Retrieval-augmented generation (RAG) combines retrieval from your own data with generation from a language model. Instead of relying only on the model’s training data, you ground answers in chunks of text (and sometimes structured facts) that you control. SurrealDB is then used for storage and retrieval, allowing you to keep chunk text, metadata, access rules, and vector embeddings in one database and query them with SurrealQL.
What RAG changes
A plain LLM call answers from parametric memory only. RAG adds a knowledge plane to this, in which documents are split into chunks, each chunk gets an embedding from a model you choose, and at query time you retrieve the most relevant chunks before (or while) the LLM writes an answer.
Typical pipeline stages
Ingest: Load sources (files, web pages, tickets, database exports).
Chunk: Split text into segments with stable boundaries (headings, paragraphs, token limits) and optional overlap so ideas are not split awkwardly.
Embed: Call an embedding API or local model; store the resulting vector with each chunk. See Embedding pipelines and the embeddings integrations for options outside the database.
Index: Define vector indexes (for example HNSW) on embedding fields, and optionally full-text indexes on chunk text for lexical search.
Retrieve: For a user question, embed the query (or use the same model family as the corpus), run similarity search, optionally fuse with keyword results (see Hybrid search).
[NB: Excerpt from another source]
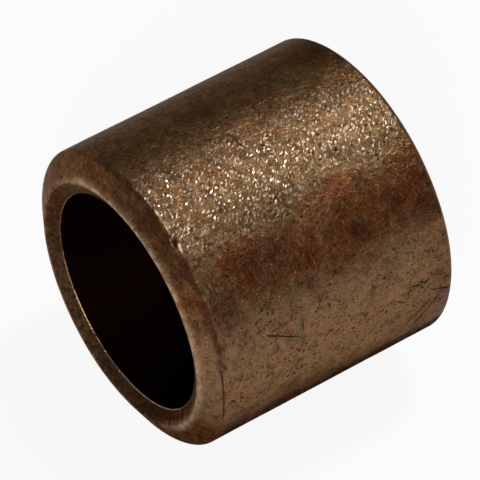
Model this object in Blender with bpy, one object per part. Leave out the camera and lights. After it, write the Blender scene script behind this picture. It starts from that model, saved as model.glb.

Generate: Pass the top chunks as context to the LLM, with instructions to cite or stay within that context.
Retrieval patterns
Dense retrieval: KNN over embeddings with
vector::distance::knn()and the patterns in Similarity search. Good for paraphrases and conceptual match.Hybrid retrieval: Combine dense scores with full-text search when exact product names, error codes, or legislation matter; use
search::rrf()or related helpers as described under Hybrid search.
Re-ranking (a second model that scores the top k candidates) is often implemented in the application layer; SurrealDB supplies the candidate set efficiently.
Chunking, metadata, and citations
There is no single best chunk size: smaller chunks improve precision but lose surrounding context; larger chunks add context but dilute embeddings. Many teams store title, heading path, or summary fields to improve retrieval without inflating the embedded body.
For citations, persist enough metadata to map a chunk back to a human-readable source (page, anchor, ticket id). The LLM should only “see” what you retrieved; clear provenance reduces hallucinated references.
Operations and quality
Embedding model changes usually require re-embedding the corpus or maintaining a version dimension; plan migrations before switching dimensions or distance metrics.
Staleness: when sources update, replace or invalidate affected chunks so answers do not quote obsolete text.
Evaluation: track retrieval hit rate, user thumbs-up/down, or offline benchmarks on labelled questions.